The third explanation is correct, as far as it goes. There is something uniquely evil in singling out a group in society and trying to exterminate it, as the Nazis did. The Jews were killed because of who they were, not because they had done anything wrong. I know of no comparable crime in history. Usually mass murders occur during the conquest of new territories or in wars when some of the participants feel threatened. Examples could be the numerous victims of Genghis Khan in the Middle Ages and the Armenians during the First World War. But the objection can be raised that from a moral point of view it may make a cause even worse if it implicitly requires human sacrifices for its goals than if the extermination of certain groups is explicitly one of its goals.

Communism and Nazism Criminal in Nature

Personally I would acknowledge the uniqueness of the Holocaust, while I would add that any political cause which requires human sacrifices, in the sense of the exclusion or even extermination of certain groups in society, has to be criminal in nature. It goes without saying that I am not speaking about wars of self-defence where inevitably there will be casualties, but rather about defining certain groups in society as somehow not worthy of belonging to it, of treating them as outcasts, even subhuman. This was something that both national socialism and communism had in common. The Nazis wanted to exclude from society Jews, Gypsies, the handicapped and gays and the communists to exclude from it capitalists, owners of big and small enterprises and independent farmers. (It is telling that after the Bolshevik Revolution members of the former middle and upper class in Russia were called ‘Former People’ and denied full civil rights.) This is in stark contrast to the conservative-liberal political tradition of the West where it is accepted that individuals and groups have different and sometimes incompatible goals in life and that the state should mostly confine itself to being a mediator, developing rules facilitating the mutual accommodation of these individuals and groups. Perhaps the English philosopher Michael Oakeshott has provided the most elegant and sophisticated articulation of this tradition.

My conclusion is that both communism and national socialism are evil. It is however futile to try and measure one against the other on the same scale. National socialism was more evil in some ways, while communism was more evil in other ways.

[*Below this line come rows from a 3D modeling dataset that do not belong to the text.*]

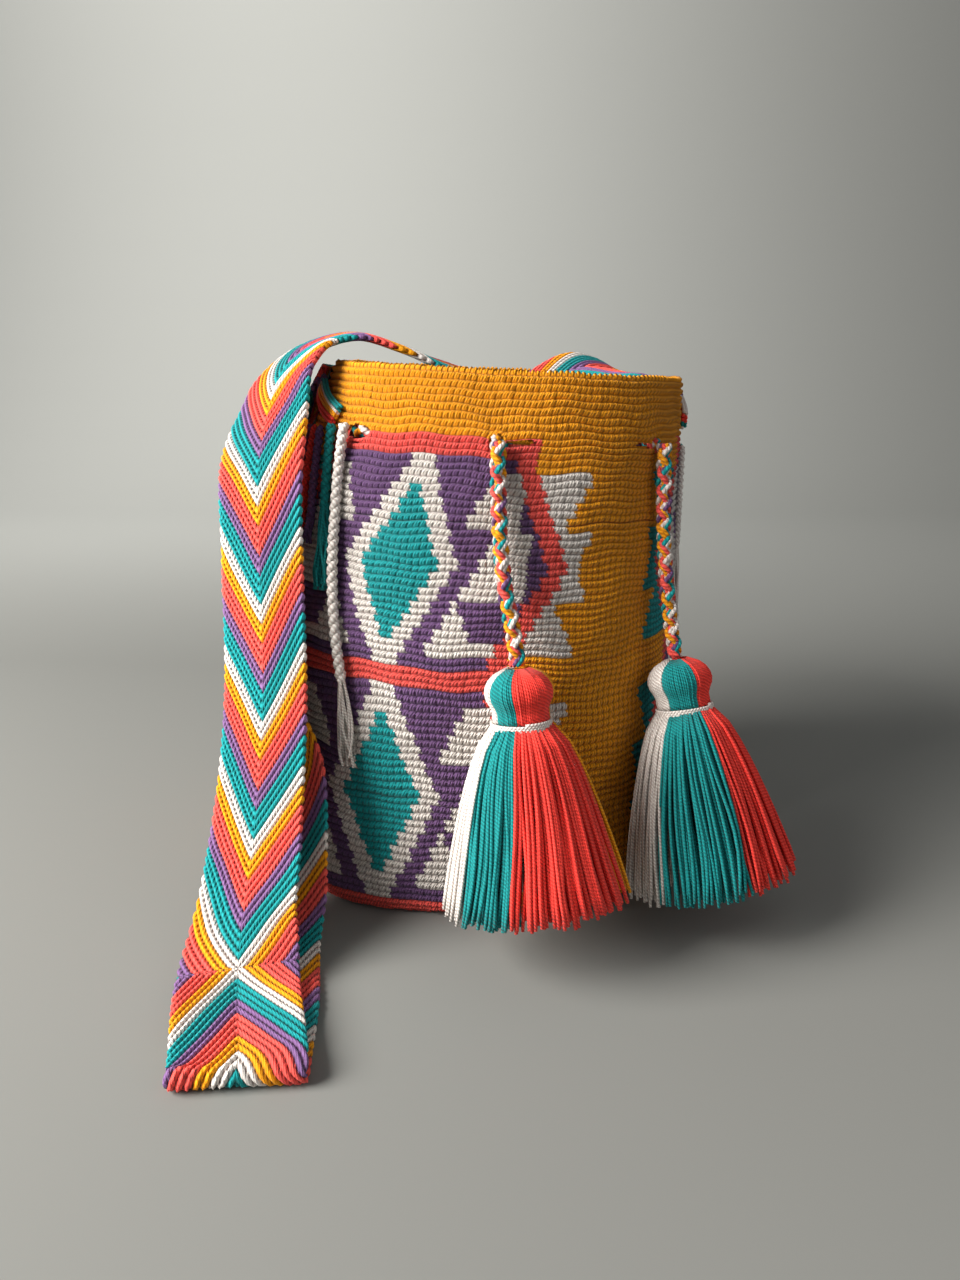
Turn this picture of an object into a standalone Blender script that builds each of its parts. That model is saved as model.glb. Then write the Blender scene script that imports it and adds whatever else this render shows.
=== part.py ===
"""A crocheted bucket bag with a woven shoulder strap, a drawstring and two tassels.

Metres, +Z up. The origin is the middle of the flat base, on the floor.
The front of the bag looks to -Y and its right side to +X.
Angles round the bag start at the front and grow to the right.
"""
import math

import bpy
import bmesh
from mathutils import Vector

# Clearance between neighbouring pieces.
GAP = 0.0004

# The crocheted bag: half sizes of its outside at the base, the belly and the mouth.
BASE_HALF_WIDTH = 0.1185
BASE_HALF_DEPTH = 0.1190
BELLY_HALF_WIDTH = 0.1230
BELLY_HALF_DEPTH = 0.1215
MOUTH_HALF_WIDTH = 0.1030
MOUTH_HALF_DEPTH = 0.0950
BELLY_HEIGHT = 0.135
MOUTH_SHIFT_RIGHT = 0.021
MOUTH_SHIFT_BACK = 0.003
BASE_SQUARENESS = 3.0
BELLY_SQUARENESS = 2.2
MOUTH_SQUARENESS = 2.3
ROUNDS_SLOPE = 0.16
CORNER_SWELL = 0.010
CORNER_TURN = 19.0
WALL = 0.0035
FLOOR = 0.0045
EDGE_TURN = 0.010

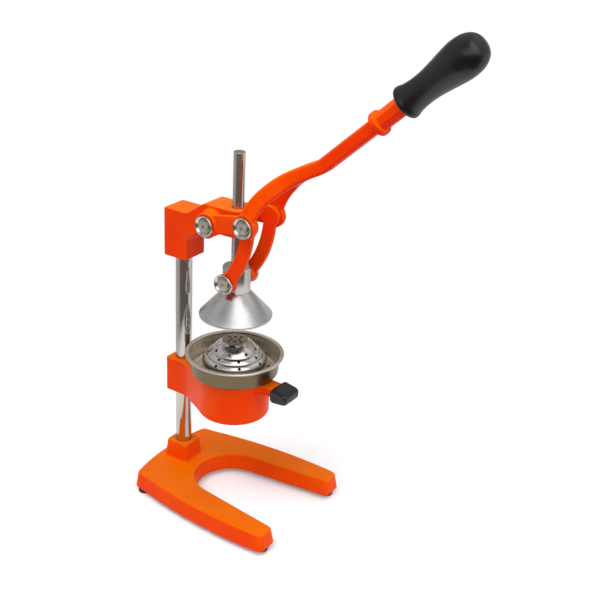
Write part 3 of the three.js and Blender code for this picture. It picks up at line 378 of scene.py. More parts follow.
def base_ribs(roof):
    """Ribs and bosses under the plate, which the hollow leaves standing."""
    foot, reach = UNDERSIDE_Z + RIB_RISE, BASE_HALF + 1.2
    ribs = [block((x - RIB_HALF, -reach, foot), (x + RIB_HALF, reach, BASE_TOP_Z))
            for x in RIB_PLACES]
    ribs.append(block((-REAR_REACH, -RIB_HALF, foot),
                      (PRESS_X - GLASS_GAP, RIB_HALF, BASE_TOP_Z)))
    ribs += [bar("z", FOOT_BOSS, UNDERSIDE_Z - 2, BASE_TOP_Z, place, 32)
             for place in FOOT_PLACES]
    ribs.append(bar("z", COLUMN_BOSS, roof - 3, BASE_TOP_Z, sides=48))
    return ribs


def make_base():
    roof, foot = BASE_TOP_Z - BASE_WALL, UNDERSIDE_Z - OVER
    levels = [(0, UNDERSIDE_Z), *arc((BASE_DRAFT, BASE_TOP_Z - BASE_EDGE), BASE_EDGE, 180, 90, 4)]
    body = lofted("base", [level(base_plan(inset), z) for inset, z in levels])
    hollow_levels = [(BASE_WALL, foot), (BASE_WALL, UNDERSIDE_Z), (BASE_DRAFT + BASE_WALL, roof)]
    hollow = lofted("hollow", [level(base_plan(inset), z) for inset, z in hollow_levels])
    cut(body, cut(hollow, *base_ribs(roof)))
    rings = [(half, BASE_TOP_Z + rise) for half, rise in PEDESTAL_FLARE]
    centre = (PEDESTAL_HALF - PEDESTAL_EDGE, PEDESTAL_TOP_Z - PEDESTAL_EDGE)
    rings += arc(centre, PEDESTAL_EDGE, 0, 90, 4)
    pedestal = lofted("pedestal", [
        level(rounded_box(-half, half, -half, half, PEDESTAL_ROUND), z) for half, z in rings])
    cast("base_casting_skin", together(body, pedestal), 1.25, 4)
    cutters = [
        bar("z", COLUMN_BORE, COLUMN_FOOT_Z - GAP, PEDESTAL_TOP_Z + OVER, sides=96),
        bar("z", BOLT_BORE, UNDERSIDE_Z, PEDESTAL_TOP_Z, sides=32),
        bar("z", BOSS_RECESS, foot, roof - 3, sides=48),
    ]
    cutters += [bar("z", FOOT_BORE, foot, UNDERSIDE_Z + FOOT_BORE_DEPTH, place, 24)
                for place in FOOT_PLACES]
    return cut(body, *cutters)


def make_foot(place):
    profile = [(4, 0), (8.1, 0), *arc((8, 0.9), 0.9, -80, -10, 5), (9, 5.3), (8.7, 5.9),
               (FOOT_BORE, 5.9), (FOOT_BORE, 3), (4, 3)]
    return spun("foot", profile, moved(*place), 64)


# Cup holder
CLAMP_HALF, CLAMP_CORNER = 17.25, 3
CLAMP_FOOT_Z, CLAMP_TOP_Z = RING_FOOT_Z + 2, RING_FOOT_Z + 51.5
WEB_ANGLE, WEB_ROUND = radians(118), 40
RING_FOOT_ROUND, RING_TOP_ROUND, RING_BORE = 3, 1.5, 43.5
TANG_LENGTH, TANG_HALF_WIDTH, TANG_HALF_THICK = 16, 8, 3.5
# Places of the lug's sections along X and their half widths
LUG_SECTIONS = [(PRESS_X, 21), (PRESS_X + 46.5, 17), (PRESS_X + 50, 14.3), (PRESS_X + 54, 12.7),
                (PRESS_X + 59, 12), (LUG_END_X - GAP, 12)]


def holder_plan():
    """Plan of the clamp block and the web that runs out to touch the ring on both sides."""
    touch_x = PRESS_X + RING_RADIUS * cos(WEB_ANGLE)
    touch_y = RING_RADIUS * sin(WEB_ANGLE)
    bend_x = touch_x - (touch_y - CLAMP_HALF) / tan(WEB_ANGLE - pi / 2)
    half = [(-CLAMP_HALF, CLAMP_HALF, CLAMP_CORNER), (bend_x, CLAMP_HALF, WEB_ROUND),
            (touch_x, touch_y, 0)]
    return rounded([(x, -y, radius) for x, y, radius in half] + half[::-1], 12)


def tang_block(play):
    """The tang inside the small grip, or with some play the slot for it."""
    z, reach, thick = RING_TOP_Z - LUG_THICK / 2, TANG_HALF_WIDTH + play, TANG_HALF_THICK + play
    return block((LUG_END_X - OVER, -reach, z - thick),
                 (LUG_END_X + TANG_LENGTH + play, reach, z + thick))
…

But it was really only with the publication of the Black Book of Communism in November 1997, 80 years after the Bolshevik Revolution, that communism was widely seen as being criminal in nature, in the sense established by the judgements of Nazi leaders in Nuremberg in 1946. As the editor, Professor Stéphane Courtois, comments, ‘the deliberate starvation of a child of Ukrainian kulak as a result of the famine caused by Stalin’s regime ‘is equal to’ the starvation of a Jewish child in the Warsaw ghetto as a result of the famine caused by the Nazi regime’. My translation into Icelandic of the Black Book was published in 2009. I had originally intended to write just a short postscript about the Icelandic communist movement, but I found that many questions were still unresolved and that much new evidence had to be presented. The result was that in 2011 I published a history in 624 pages of the Icelandic movement between 1918 and 1998.

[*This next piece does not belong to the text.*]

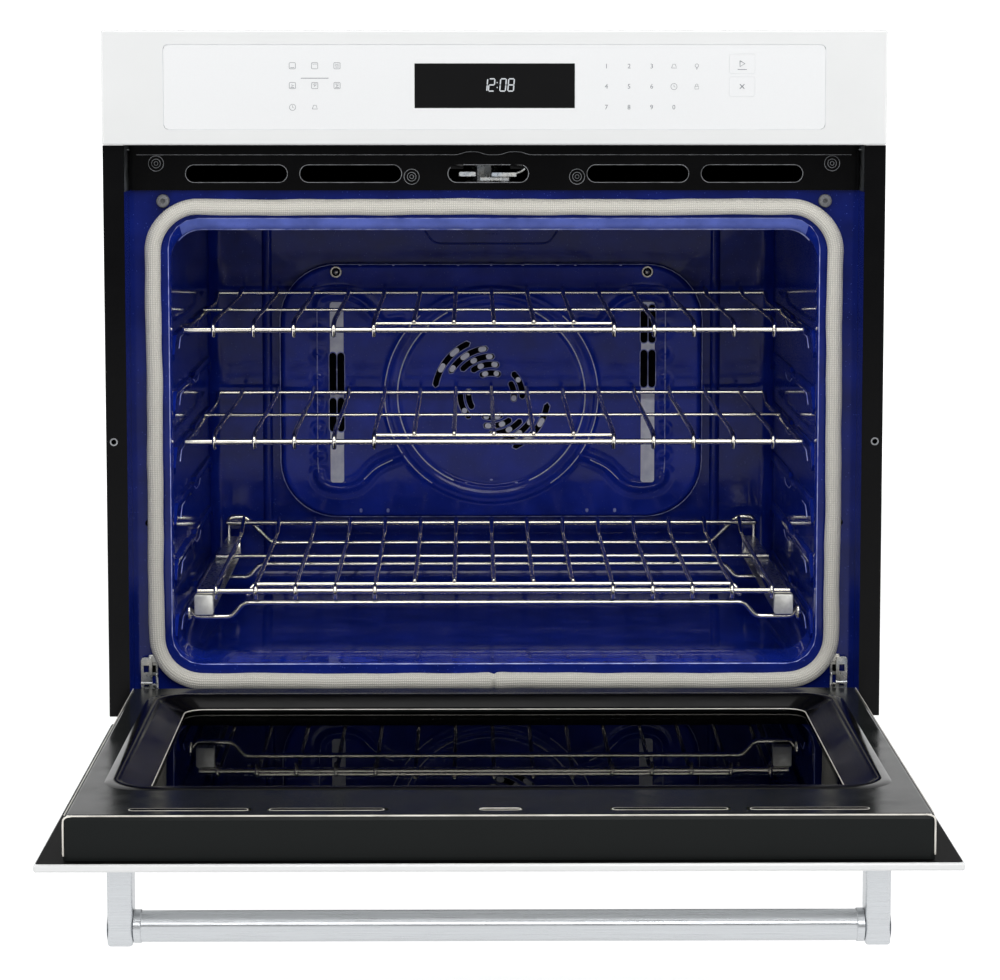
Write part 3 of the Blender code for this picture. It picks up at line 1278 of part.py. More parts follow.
def door_liner(hang):
    """Enamelled inner pan with a sunk, ledged window, cooling slots and notches for the hinge arms."""
    liner = block(
        "door_liner",
        (-LINER_HALF, LINER_FRONT - CUT, LINER_BOTTOM), (LINER_HALF, LINER_BACK, LINER_TOP),
        BLACK_ENAMEL, parent=hang,
    )
    soften(liner, LINER_EDGE)
    reach = LINER_HALF + CUT
    front = block(
        "liner_front",
        (-reach, LINER_FRONT - 2 * CUT, LINER_BOTTOM - CUT), (reach, LINER_FRONT, LINER_TOP + CUT), parent=hang,
    )
    room = block(
        "liner_room",
        (SHEET - LINER_HALF, LINER_FRONT - 2 * CUT, LINER_BOTTOM + SHEET),
        (LINER_HALF - SHEET, LINER_BACK - SHEET, LINER_TOP - SHEET), parent=hang,
    )
    soften(room, LINER_EDGE - SHEET)
    half = WINDOW_WIDTH / 2
    well = block(
        "window_well",
        (-half - SHEET, LEDGE_FRONT, WINDOW_BOTTOM - SHEET),
        (half + SHEET, LINER_BACK - SHEET / 2, WINDOW_TOP + SHEET),
        round_axis=1, radius=WINDOW_CORNER + SHEET, parent=hang,
    )
    sink = block(
        "window_sink",
        (-half, LEDGE_FRONT + SHEET, WINDOW_BOTTOM), (half, LINER_BACK + CUT, WINDOW_TOP),
        round_axis=1, radius=WINDOW_CORNER, parent=hang,
    )
    opening = block(
        "window_opening",
        (WINDOW_LEDGE - half, LEDGE_FRONT - CUT, WINDOW_BOTTOM + WINDOW_LIP[0]),
        (half - WINDOW_LEDGE, LINER_BACK + CUT, WINDOW_TOP - WINDOW_LIP[1]), parent=hang,
    )
    cut(liner, front, room)
    join(liner, well)
    cut(liner, sink, opening)
    length = VENT_SLOT[0]
    spans = [(LATCH_X + LINER_LATCH_SLOT[0], LATCH_X + LINER_LATCH_SLOT[1])]
    for centre in VENT_SLOT_CENTRES:
        spans += [(s * centre - length / 2, s * centre + length / 2) for s in (-1, 1)]
    for i, (left, right) in enumerate(spans):
        slot = block(
            f"liner_slot_{i}",
            (left, LINER_BACK - CUT, LATCH_Z + LINER_SLOT[0]), (right, LINER_BACK + CUT, LATCH_Z + LINER_SLOT[1]),
            parent=hang,
        )
        cut(liner, slot)
    for side, sign in SIDES:
        x = sign * HINGE_X
        reach = FORK_WIDTH / 2 + ARM_NOTCH_GAP
        notch = block(
            "arm_notch_" + side,
            (x - reach, PIVOT_DEPTH - ARM_NOTCH[0], LINER_BOTTOM - CUT),
            (x + reach, PIVOT_DEPTH + ARM_NOTCH[0], LINER_BOTTOM + ARM_NOTCH[1]), parent=hang,
        )
        cut(liner, notch)


def door_glass(hang):
    """Three panes: one behind the outer pan, one under the liner's ledge and one held off it by a frame."""
    half = WINDOW_WIDTH / 2 - GLASS_MARGIN[0]
    low, high = WINDOW_BOTTOM + GLASS_MARGIN[1], WINDOW_TOP - GLASS_MARGIN[1]
    outer = DOOR_OUTER + SHEET + SEAT_GAP
    inner = LEDGE_FRONT - SEAT_GAP - GLASS
    spacer_back = inner - SEAT_GAP
    spacer_front = spacer_back - SPACER[1]
    middle = spacer_front - SEAT_GAP - GLASS
    for name, front, finish in (
        ("outer", outer, BLACK_GLASS), ("inner", inner, CLEAR_GLASS), ("middle", middle, CLEAR_GLASS)
    ):
        block(f"door_{name}_glass", (-half, front, low), (half, front + GLASS, high), finish, parent=hang)
    spacer = block("glass_spacer", (-half, spacer_front, low), (half, spacer_back, high), ZINC, parent=hang)
    reach = half - SPACER[0]
    room = block(
        "spacer_room",
        (-reach, spacer_front - CUT, low + SPACER[0]), (reach, spacer_back + CUT, high - SPACER[0]), parent=hang,
    )
    cut(spacer, room)


def door_insulation(hang):
    half = LINER_HALF - SHEET - LINER_CONTENT_GAP
    inner = WINDOW_WIDTH / 2 + SHEET + SEAT_GAP
    low, high = WINDOW_BOTTOM + DOOR_WOOL[0], LATCH_Z - DOOR_WOOL[1]
    front, back = LINER_FRONT, LINER_BACK - SHEET - LINER_CONTENT_GAP
    pad = block("door_insulation", (-half, front, low), (half, back, high), WOOL, parent=hang)
    room = block(
        "insulation_room",
        (-inner, front - CUT, low - CUT), (inner, back + CUT, WINDOW_TOP + SHEET + SEAT_GAP), parent=hang,
    )
    cut(pad, room)


def hinge_arms(hang):
    """Channels in the door, each ending in a fork round the fixed hinge tongue."""
    half = FORK_WIDTH / 2
    floor = LINER_BOTTOM + SHEET
    back = LINER_BACK - SHEET - LINER_CONTENT_GAP
    for side, sign in SIDES:
        x = sign * HINGE_X
        arm = block(
            "hinge_arm_" + side,
            (x - half, PIVOT_DEPTH - ARM_FRONT, floor + ARM_FOOT[0]), (x + half, back, ARM_TOP), ZINC, parent=hang,
        )
        room = block(
            "arm_room_" + side,
            (x - half + SHEET, PIVOT_DEPTH - CUT, floor + ARM_FOOT[2]), (x + half - SHEET, back - SHEET, ARM_TOP + CUT),
            parent=hang,
        )
        fork = block(
            "fork_" + side,
            (x - half, PIVOT_DEPTH - EYE_RADIUS, PIVOT_Z - EYE_RADIUS),
            (x + half, PIVOT_DEPTH + EYE_RADIUS, floor + ARM_FOOT[1]),
            round_axis=0, radius=FORK_CORNER, parent=hang,
        )
        slot = block(
            "fork_slot_" + side,
            (x - FORK_SLOT / 2, PIVOT_DEPTH - 2 * CUT, PIVOT_Z - 2 * CUT),
            (x + FORK_SLOT / 2, PIVOT_DEPTH + 2 * CUT, LINER_BOTTOM + SHEET), parent=hang,
        )
        bore = rod(
            "fork_bore_" + side, (x, PIVOT_DEPTH, PIVOT_Z), PIN_RADIUS + SEAT_GAP, 3 * CUT, 0, None, 16, hang
        )
        cut(arm, room)
        join(arm, fork)
        cut(arm, slot, bore)


def handle(hang):
    width, reach, height = HANDLE_POST
    z = DOOR_TOP - HANDLE_DROP
    half = HANDLE_LENGTH / 2
    face = DOOR_OUTER - SEAT_GAP
    for side, sign in SIDES:
        low, high = sorted((sign * (half - width), sign * half))
        block(
            "handle_post_" + side,
            (low, face - reach, z - height / 2), (high, face, z + height / 2), ALUMINIUM,
            round_axis=0, radius=HANDLE_POST_CORNER, segments=2, parent=hang,
        )
    length = HANDLE_LENGTH - 2 * width - 2 * SEAT_GAP
    rod("handle_bar", (0, DOOR_OUTER - HANDLE_BAR_STANDOFF, z), HANDLE_BAR_RADIUS, length, 0, ALUMINIUM, 20, hang)


def hinge_brackets():
    """Fixed tongues through the front frame, each with the hinge pin and the lock lever's pin."""
    half = TONGUE_WIDTH / 2
    pivot_z = PIVOT_Z + LEVER_PIVOT_RISE
    for side, sign in SIDES:
        x = sign * HINGE_X
        tongue = block(
            "hinge_bracket_" + side,
            (x - half, PIVOT_DEPTH, PIVOT_Z - EYE_RADIUS),
            (x + half, CAVITY_MOUTH + TONGUE_TAIL, PIVOT_Z + EYE_RADIUS), ZINC,
        )
        eye = rod("tongue_eye_" + side, (x, PIVOT_DEPTH, PIVOT_Z), EYE_RADIUS, TONGUE_WIDTH, 0, sides=20)
        pin = rod("hinge_pin_" + side, (x, PIVOT_DEPTH, PIVOT_Z), PIN_RADIUS, FORK_WIDTH + PIN_OVERHANG, 0)
        horn = block(
            "lever_horn_" + side,
            (x - half, LEVER_PIVOT_DEPTH - HORN_HALF, PIVOT_Z),
            (x + half, LEVER_PIVOT_DEPTH + HORN_HALF, pivot_z + HORN_ABOVE),
        )
        lever_pin = rod(
            "lever_pin_" + side, (x, LEVER_PIVOT_DEPTH, pivot_z), LEVER_PIN_RADIUS, LEVER_WIDTH + LEVER_LAP, 0,
            sides=12,
        )
        join(tongue, eye, pin, horn, lever_pin)


def hinge_locks():
    """Levers that fold forward over the hinges to hold them open while the door is lifted off."""
    pivot_z = PIVOT_Z + LEVER_PIVOT_RISE
    half = LEVER_WIDTH / 2
    for side, sign in SIDES:
        x = sign * HINGE_X
        fold = axis_empty("lock_axis_" + side, x, LEVER_PIVOT_DEPTH, pivot_z)
        lever = block(
            "hinge_lock_" + side,
            (x - half, LEVER_PIVOT_DEPTH - LEVER_BLOCK[0], pivot_z - LEVER_HEEL),
            (x + half, LEVER_PIVOT_DEPTH + LEVER_BLOCK[1], pivot_z + LEVER_SHOULDER), ZINC,
            round_axis=0, radius=LEVER_CORNER, segments=2, parent=fold,
        )
        blade = block(
            "lever_blade_" + side,
            (x - half, LEVER_PIVOT_DEPTH - LEVER_BLADE[0], pivot_z + LEVER_SHOULDER - LEVER_LAP),
            (x + half, LEVER_PIVOT_DEPTH - LEVER_BLADE[1], pivot_z + LEVER_LENGTH),
            round_axis=1, radius=LEVER_BLADE_CORNER, segments=2, parent=fold,
        )
        gap, ear_top = TONGUE_WIDTH / 2 + LEVER_EAR[0], LEVER_EAR[1]
        ears = block(
            "lever_gap_" + side,
            (x - gap, LEVER_PIVOT_DEPTH - CUT, pivot_z - CUT), (x + gap, LEVER_PIVOT_DEPTH + CUT, pivot_z + ear_top),
            parent=fold,
        )
        reach, low, high = LEVER_WINDOW
        window = block(
            "lever_window_" + side,
            (x - reach, LEVER_PIVOT_DEPTH - CUT, pivot_z + low), (x + reach, LEVER_PIVOT_DEPTH + CUT, pivot_z + high),
            parent=fold,
        )
        bore = rod(
            "lever_bore_" + side, (x, LEVER_PIVOT_DEPTH, pivot_z), LEVER_PIN_RADIUS + SEAT_GAP, 3 * CUT, 0, None,
            12, fold,
        )
        join(lever, blade)
        cut(lever, ears, window, bore)


def door():
    hang = axis_empty("door_axis", 0, PIVOT_DEPTH, PIVOT_Z)
    door_skin(hang)
    door_liner(hang)
    door_glass(hang)
    door_insulation(hang)
    hinge_arms(hang)
    handle(hang)
    hang.rotation_euler.x = DOOR_OPEN_ANGLE


chassis_panels()
front_frame()
oven_cavity()
rear_baffle()
insulation()
side_trims()
lower_trim()
vent_trim()
door_gasket()
bumpers()
control_panel()
touch_glass()
control_board()
relay_board()
broil_element()
bake_element()
convection_set()
air_duct()
cooling_blower()
lamp()
temperature_probe()
junction_box()
latch()
rack("rack_top", GUIDE_HEIGHTS[0])
rack("rack_middle", GUIDE_HEIGHTS[2])
glide_base_frame(GUIDE_HEIGHTS[5])
glide_rack(GUIDE_HEIGHTS[5])
hinge_brackets()
hinge_locks()
door()
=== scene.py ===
"""Looks of a white built-in wall oven with its door open: enamel, glass, chrome racks and the knitted door seal.

Lengths inside the functions are millimetres: X to the right, depth behind the control panel's face, and height.
Door pieces are worked out on the shut door and then swung open.
"""

import math

import bmesh
import bpy
import numpy as np
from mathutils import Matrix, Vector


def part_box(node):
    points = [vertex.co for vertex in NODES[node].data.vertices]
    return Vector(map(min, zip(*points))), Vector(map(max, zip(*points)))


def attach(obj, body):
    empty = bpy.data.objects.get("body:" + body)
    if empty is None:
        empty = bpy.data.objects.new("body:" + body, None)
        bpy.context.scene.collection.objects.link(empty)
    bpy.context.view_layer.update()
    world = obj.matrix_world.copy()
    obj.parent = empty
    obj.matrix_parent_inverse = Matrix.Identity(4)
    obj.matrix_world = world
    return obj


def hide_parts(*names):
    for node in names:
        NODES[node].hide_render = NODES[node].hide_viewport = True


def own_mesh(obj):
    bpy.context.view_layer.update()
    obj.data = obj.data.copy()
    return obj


bl_info = {
    "name": "Wall oven looks",
    "version": (1, 0, 0),
    "blender": (4, 5, 0),
    "location": "View3D > Sidebar > Wall oven",
    "description": "Finishes and detailed pieces for a built-in wall oven",
    "category": "Object",
}

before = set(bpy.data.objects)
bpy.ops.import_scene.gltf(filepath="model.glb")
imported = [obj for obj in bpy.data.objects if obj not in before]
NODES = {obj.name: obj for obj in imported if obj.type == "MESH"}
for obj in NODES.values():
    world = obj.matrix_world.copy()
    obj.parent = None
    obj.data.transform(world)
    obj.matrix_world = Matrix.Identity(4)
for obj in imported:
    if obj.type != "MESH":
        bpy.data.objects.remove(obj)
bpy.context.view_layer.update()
PANEL_FACE = -303.7  # frame Y of the control panel's face
PIVOT = (16.7, 59.3)  # the door hinge's depth and height


# ---- colours and sizes that a user would change

def linear(hexa):
    """sRGB hex to linear red, green and blue, and an alpha of 1."""
    srgb = np.array([int(hexa[i:i + 2], 16) for i in (0, 2, 4)]) / 255
    rgb = np.where(srgb <= 0.04045, srgb / 12.92, ((srgb + 0.055) / 1.055) ** 2.4)
    return (*map(float, rgb), 1.0)


def colour(name, description, hexa):
    return bpy.props.FloatVectorProperty(
        name=name, description=description, subtype="COLOR", size=4, min=0, max=1, default=linear(hexa)
    )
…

Platform of European Memory and Conscience

I was certainly not alone in wanting to recognise communism as a totalitarian creed, closely related to national socialism, and criminal in nature. In June 2008, an international conference in Prague adopted the ‘Prague Declaration’ calling for a platform of European memory and conscience which would promote public awareness of communist crimes. A year later, the European Parliament endorsed the idea of such a platform. It was then formally founded in September 2011, and I became active in it a year later. The Platform of European Memory and Conscience, based in Prague, holds conferences, publishes books and monographs, gives out a prize each year and issues statements and resolutions. But the reason I am writing this is that today, 23 August 2021, is the European Day of Remembrance for Victims of Communism and Nazism, proclaimed by the European Parliament, and known in the United States and Canada as Black Ribbon Day. The choice is not random. On this day in 1939, Stalin and Hitler made the Non-Aggression Pact in Moscow in which they divided up Central and Eastern Europe between themselves.

It should be recalled that for the West, the Second World War had two distinct phases. The first one was from September 1939 to June 1941 when the United Kingdom and her Commonwealth allies (and initially France as well) fought against Nazi Germany and Fascist Italy. Then Stalin and Hitler were allies for all practical purposes, although Stalin did not formally join the war. The second phase was from June 1941 when Hitler revoked the Non-Aggression Pact and attacked the Soviet Union which subsequently became an ally of the Western powers, and it lasted in Europe until May 1945. It is a sobering thought that on the basis of their Pact the two dictators nearly succeeded in subduing the whole continent. In the spring of 1940, there were only six functioning democracies in Europe: the United Kingdom, Ireland, Iceland, Sweden, Finland, and Switzerland. The history of Europe in the twentieth century shows that we cannot take freedom, democracy, the rule of law and the toleration of minorities for granted. We should therefore pause each year on 23 August, turn our gaze upon the past, remember the victims both of communism and Nazism and try to prevent history from repeating itself.